— Begin —
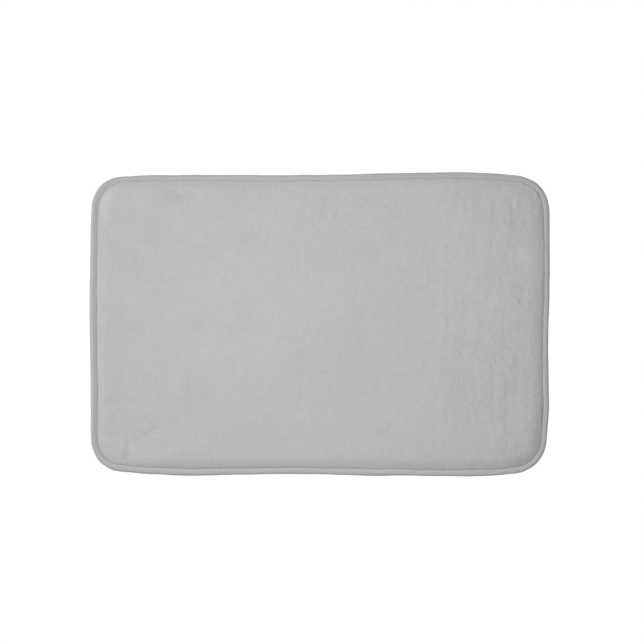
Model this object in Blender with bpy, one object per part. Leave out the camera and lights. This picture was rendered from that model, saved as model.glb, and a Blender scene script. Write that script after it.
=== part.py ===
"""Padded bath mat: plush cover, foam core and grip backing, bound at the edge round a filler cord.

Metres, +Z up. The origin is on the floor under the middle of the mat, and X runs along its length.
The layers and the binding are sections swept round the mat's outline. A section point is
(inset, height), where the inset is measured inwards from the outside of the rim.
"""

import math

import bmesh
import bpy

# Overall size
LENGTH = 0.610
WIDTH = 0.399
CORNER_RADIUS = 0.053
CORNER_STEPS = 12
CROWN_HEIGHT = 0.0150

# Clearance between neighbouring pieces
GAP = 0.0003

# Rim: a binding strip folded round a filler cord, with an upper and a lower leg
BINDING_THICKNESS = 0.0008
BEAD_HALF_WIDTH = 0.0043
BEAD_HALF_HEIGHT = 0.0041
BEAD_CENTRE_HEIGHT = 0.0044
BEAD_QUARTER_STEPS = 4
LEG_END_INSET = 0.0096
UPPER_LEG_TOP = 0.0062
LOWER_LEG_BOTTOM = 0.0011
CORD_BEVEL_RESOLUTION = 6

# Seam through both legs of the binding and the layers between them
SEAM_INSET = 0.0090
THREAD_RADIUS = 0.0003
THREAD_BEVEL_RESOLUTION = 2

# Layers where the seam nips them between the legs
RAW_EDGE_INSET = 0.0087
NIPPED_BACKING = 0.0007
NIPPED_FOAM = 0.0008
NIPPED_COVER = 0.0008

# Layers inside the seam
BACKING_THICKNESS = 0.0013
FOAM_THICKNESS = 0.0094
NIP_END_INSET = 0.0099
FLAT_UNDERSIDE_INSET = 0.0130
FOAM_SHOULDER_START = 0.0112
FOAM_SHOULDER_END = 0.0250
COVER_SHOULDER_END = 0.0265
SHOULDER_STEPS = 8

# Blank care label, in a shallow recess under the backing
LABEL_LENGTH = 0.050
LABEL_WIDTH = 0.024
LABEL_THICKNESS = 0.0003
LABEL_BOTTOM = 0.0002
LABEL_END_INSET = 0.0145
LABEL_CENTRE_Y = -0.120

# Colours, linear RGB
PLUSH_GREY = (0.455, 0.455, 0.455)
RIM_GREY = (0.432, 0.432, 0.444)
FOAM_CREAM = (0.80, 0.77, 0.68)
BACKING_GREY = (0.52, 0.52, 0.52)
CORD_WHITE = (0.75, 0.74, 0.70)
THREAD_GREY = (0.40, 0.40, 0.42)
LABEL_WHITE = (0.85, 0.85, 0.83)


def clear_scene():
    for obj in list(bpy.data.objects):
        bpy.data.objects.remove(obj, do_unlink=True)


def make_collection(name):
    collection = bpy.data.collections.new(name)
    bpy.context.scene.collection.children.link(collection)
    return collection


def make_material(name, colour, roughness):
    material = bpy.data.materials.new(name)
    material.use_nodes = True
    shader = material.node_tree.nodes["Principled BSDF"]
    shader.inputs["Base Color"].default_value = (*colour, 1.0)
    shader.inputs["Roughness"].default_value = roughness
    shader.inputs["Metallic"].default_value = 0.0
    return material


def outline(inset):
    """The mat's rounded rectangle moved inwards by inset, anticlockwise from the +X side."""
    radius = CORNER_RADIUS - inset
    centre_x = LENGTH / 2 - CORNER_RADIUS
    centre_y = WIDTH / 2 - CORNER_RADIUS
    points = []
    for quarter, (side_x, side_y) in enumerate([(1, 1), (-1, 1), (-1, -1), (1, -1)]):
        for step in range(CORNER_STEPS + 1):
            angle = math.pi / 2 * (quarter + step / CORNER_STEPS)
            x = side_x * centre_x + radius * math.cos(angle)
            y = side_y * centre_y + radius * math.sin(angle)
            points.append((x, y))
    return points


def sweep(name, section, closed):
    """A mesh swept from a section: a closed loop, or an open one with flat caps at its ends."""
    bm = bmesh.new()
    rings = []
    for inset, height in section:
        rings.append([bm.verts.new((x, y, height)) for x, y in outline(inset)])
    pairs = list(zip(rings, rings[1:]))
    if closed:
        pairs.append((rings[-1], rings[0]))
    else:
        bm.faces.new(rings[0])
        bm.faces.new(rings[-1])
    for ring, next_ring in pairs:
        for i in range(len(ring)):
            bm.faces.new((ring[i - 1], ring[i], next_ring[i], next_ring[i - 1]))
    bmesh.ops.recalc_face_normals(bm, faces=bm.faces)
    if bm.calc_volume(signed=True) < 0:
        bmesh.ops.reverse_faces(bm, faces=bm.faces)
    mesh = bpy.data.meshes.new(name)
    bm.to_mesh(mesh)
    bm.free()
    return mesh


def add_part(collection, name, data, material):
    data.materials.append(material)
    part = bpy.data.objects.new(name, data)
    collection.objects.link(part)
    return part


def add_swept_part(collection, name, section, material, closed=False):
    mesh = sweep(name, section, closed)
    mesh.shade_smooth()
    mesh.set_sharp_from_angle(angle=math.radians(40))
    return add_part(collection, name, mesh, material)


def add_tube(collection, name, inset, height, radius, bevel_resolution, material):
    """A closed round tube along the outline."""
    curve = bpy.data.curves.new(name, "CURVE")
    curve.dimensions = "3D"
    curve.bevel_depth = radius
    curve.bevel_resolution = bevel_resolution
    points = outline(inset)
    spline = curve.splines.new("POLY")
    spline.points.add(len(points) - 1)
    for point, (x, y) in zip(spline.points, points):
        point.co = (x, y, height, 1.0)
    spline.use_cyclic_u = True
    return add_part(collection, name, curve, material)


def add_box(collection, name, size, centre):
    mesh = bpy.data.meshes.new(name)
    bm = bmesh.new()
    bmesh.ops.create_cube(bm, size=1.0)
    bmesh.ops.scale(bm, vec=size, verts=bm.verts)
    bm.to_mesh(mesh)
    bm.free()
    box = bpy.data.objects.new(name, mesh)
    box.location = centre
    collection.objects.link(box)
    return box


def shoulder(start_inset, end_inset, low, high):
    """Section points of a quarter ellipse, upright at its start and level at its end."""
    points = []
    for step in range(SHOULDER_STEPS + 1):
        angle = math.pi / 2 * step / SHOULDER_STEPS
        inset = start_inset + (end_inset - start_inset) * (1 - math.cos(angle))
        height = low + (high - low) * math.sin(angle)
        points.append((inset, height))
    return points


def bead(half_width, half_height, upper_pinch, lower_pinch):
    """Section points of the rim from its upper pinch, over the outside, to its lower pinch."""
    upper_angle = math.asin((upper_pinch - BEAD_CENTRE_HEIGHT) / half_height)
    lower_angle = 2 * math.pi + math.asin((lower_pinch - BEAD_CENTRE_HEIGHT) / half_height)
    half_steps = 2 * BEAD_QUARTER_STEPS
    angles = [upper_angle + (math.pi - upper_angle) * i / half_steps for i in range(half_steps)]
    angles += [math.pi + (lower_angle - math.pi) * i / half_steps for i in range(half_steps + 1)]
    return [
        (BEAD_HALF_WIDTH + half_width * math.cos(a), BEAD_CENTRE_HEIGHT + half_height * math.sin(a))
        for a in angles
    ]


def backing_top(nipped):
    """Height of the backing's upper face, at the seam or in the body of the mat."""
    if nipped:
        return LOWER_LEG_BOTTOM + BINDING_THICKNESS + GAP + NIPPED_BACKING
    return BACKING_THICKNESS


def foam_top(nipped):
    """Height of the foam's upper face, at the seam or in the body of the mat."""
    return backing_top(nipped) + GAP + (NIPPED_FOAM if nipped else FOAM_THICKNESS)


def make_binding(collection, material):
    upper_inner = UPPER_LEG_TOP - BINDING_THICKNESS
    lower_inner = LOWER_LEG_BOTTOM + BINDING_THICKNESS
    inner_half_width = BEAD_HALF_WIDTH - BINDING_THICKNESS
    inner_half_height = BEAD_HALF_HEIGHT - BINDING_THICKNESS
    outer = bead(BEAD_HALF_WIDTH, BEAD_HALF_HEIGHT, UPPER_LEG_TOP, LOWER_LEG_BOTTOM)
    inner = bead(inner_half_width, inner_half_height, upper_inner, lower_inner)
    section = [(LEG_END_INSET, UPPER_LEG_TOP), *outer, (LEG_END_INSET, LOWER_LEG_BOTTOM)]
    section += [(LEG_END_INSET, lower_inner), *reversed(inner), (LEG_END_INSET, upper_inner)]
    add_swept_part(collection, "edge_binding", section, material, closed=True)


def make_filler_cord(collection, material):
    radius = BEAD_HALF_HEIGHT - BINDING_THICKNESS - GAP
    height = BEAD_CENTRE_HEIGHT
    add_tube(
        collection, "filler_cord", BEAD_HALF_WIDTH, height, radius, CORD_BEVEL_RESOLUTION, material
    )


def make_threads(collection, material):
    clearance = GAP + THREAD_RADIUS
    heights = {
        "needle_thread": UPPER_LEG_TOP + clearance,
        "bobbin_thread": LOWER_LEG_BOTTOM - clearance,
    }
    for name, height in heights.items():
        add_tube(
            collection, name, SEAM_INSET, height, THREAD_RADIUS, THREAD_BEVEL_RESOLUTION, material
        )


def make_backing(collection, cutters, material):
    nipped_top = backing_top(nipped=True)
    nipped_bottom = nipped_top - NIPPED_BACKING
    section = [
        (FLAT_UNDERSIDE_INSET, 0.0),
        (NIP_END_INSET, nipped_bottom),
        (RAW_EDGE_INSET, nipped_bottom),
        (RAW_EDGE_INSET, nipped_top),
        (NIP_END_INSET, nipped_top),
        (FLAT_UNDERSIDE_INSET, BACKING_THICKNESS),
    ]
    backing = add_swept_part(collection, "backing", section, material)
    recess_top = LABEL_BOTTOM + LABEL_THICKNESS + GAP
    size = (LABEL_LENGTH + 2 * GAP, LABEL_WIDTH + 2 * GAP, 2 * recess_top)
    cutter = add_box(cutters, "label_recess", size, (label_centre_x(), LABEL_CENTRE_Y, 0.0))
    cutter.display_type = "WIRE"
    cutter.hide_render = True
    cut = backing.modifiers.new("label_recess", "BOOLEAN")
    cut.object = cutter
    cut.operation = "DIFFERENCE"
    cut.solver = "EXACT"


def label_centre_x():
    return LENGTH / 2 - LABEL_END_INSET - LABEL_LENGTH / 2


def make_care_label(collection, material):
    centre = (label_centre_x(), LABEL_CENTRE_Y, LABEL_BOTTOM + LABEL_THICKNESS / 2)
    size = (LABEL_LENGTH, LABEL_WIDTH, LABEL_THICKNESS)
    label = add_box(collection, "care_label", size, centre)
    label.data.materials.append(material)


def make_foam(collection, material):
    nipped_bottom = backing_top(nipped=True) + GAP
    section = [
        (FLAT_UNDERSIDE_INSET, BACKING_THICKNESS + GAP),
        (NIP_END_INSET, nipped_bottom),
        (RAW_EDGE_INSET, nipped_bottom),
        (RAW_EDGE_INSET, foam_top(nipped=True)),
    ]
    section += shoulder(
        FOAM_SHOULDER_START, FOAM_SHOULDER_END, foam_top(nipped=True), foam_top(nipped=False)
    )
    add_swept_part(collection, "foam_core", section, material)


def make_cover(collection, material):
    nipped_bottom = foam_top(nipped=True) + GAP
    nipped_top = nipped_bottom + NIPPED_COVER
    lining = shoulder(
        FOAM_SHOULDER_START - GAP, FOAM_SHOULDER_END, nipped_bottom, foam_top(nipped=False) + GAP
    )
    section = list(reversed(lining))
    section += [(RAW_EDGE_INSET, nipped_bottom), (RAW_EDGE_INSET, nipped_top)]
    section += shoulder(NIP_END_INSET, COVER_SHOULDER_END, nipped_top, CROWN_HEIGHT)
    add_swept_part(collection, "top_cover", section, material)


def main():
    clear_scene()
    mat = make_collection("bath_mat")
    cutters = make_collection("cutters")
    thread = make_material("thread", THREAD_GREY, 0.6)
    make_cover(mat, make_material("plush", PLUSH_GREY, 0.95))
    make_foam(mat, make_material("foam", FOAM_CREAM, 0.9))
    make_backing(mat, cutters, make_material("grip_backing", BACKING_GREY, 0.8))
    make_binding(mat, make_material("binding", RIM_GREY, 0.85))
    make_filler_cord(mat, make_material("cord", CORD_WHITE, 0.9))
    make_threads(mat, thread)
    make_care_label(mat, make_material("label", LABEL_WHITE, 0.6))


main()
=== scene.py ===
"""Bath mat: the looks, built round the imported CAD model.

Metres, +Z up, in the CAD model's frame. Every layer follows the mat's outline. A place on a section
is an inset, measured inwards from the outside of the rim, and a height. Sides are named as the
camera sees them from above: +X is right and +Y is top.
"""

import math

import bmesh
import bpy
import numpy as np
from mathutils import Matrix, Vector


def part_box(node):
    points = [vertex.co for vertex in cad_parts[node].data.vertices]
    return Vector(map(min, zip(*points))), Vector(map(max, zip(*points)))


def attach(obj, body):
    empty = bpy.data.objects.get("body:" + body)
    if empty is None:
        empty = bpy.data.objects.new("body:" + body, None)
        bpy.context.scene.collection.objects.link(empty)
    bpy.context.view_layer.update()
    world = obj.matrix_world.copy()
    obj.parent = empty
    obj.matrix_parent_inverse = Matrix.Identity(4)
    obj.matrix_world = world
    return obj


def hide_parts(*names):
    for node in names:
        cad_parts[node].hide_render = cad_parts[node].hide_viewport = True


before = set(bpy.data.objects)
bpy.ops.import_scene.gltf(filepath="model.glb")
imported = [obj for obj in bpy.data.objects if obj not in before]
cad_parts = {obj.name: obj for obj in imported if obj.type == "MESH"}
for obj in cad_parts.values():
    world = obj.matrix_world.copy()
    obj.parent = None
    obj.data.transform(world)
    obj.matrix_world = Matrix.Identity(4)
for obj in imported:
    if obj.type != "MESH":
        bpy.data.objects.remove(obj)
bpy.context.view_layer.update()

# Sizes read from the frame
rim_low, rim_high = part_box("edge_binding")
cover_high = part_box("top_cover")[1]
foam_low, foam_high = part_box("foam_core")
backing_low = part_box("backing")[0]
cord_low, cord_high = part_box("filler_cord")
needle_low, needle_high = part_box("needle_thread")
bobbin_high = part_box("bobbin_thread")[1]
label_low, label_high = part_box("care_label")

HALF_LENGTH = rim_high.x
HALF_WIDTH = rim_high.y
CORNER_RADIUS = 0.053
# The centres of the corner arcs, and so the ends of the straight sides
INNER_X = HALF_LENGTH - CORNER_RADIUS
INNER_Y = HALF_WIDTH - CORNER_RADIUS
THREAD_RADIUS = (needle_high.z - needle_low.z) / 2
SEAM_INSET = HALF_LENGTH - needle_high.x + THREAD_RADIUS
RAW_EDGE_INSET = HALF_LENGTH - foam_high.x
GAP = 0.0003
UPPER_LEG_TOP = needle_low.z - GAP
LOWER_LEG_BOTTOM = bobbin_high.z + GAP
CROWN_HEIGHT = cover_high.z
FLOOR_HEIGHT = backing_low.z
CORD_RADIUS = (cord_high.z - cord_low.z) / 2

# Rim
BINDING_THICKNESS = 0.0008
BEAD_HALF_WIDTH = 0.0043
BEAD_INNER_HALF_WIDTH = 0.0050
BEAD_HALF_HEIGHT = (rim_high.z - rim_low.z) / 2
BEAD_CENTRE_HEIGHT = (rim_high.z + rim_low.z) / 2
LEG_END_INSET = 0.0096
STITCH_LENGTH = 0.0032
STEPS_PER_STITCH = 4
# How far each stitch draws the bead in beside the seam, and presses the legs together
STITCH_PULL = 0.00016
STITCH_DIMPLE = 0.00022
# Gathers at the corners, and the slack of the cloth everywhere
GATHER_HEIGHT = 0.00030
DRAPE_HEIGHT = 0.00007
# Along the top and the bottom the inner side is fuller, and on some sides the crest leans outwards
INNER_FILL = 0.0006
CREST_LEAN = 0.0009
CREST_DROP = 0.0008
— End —
— Begin —
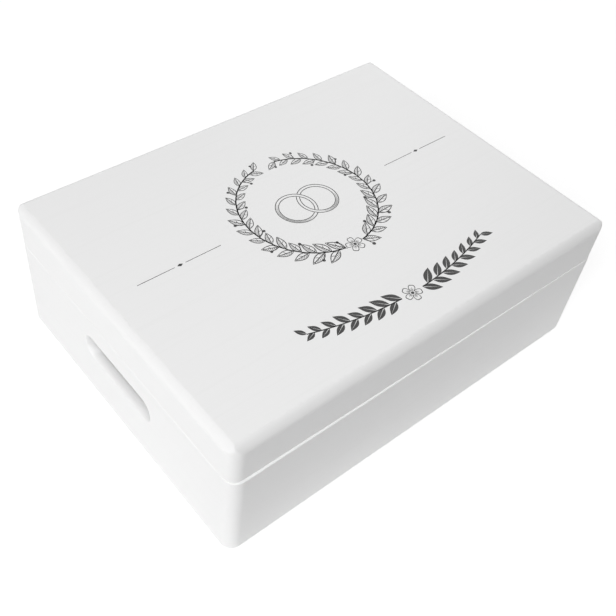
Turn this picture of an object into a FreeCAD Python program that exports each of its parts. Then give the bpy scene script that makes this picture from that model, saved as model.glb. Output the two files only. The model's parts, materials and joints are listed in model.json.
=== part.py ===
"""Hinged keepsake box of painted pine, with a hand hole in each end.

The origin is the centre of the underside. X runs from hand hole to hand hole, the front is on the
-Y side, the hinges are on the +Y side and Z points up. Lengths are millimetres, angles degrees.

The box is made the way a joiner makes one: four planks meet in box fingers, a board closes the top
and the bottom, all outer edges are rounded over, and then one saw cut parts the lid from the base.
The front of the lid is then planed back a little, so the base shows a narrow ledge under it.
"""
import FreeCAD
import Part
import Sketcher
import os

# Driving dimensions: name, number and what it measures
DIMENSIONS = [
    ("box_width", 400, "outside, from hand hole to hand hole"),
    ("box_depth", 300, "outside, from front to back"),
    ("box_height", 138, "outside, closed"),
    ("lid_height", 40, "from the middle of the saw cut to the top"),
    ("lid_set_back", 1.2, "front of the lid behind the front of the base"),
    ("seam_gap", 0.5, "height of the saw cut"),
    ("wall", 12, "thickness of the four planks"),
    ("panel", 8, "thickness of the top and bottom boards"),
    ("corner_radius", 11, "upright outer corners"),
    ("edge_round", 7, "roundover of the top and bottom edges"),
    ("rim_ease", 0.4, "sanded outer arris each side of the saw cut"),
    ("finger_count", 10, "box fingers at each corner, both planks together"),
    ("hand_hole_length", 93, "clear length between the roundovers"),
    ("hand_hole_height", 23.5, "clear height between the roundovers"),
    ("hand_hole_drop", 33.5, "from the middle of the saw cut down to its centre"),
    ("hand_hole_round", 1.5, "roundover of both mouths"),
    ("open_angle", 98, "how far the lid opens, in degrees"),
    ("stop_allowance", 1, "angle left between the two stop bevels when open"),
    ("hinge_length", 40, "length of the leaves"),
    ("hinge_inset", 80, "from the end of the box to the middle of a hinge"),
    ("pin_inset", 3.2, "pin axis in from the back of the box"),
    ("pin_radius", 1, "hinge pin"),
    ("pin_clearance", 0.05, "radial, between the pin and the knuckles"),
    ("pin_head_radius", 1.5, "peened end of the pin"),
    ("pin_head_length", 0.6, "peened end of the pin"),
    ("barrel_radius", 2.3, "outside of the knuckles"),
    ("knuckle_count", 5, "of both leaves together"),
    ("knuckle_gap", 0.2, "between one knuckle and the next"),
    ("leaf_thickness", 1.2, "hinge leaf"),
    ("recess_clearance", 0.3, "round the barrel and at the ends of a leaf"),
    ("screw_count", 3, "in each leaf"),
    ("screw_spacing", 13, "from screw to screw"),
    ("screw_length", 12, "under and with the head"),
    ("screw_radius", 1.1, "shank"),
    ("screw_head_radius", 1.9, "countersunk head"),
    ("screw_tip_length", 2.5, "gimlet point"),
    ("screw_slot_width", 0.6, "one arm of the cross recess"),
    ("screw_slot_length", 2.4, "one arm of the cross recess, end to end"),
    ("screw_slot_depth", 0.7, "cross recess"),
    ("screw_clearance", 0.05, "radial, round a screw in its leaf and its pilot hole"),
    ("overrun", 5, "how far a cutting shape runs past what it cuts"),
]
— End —
Taking the lines above, repeat exactly those from the line that contains "Model this object" through the line that contains "a filler cord.", and both of those lines as well. Include nothing else.

Model this object in Blender with bpy, one object per part. Leave out the camera and lights. This picture was rendered from that model, saved as model.glb, and a Blender scene script. Write that script after it.
=== part.py ===
"""Padded bath mat: plush cover, foam core and grip backing, bound at the edge round a filler cord.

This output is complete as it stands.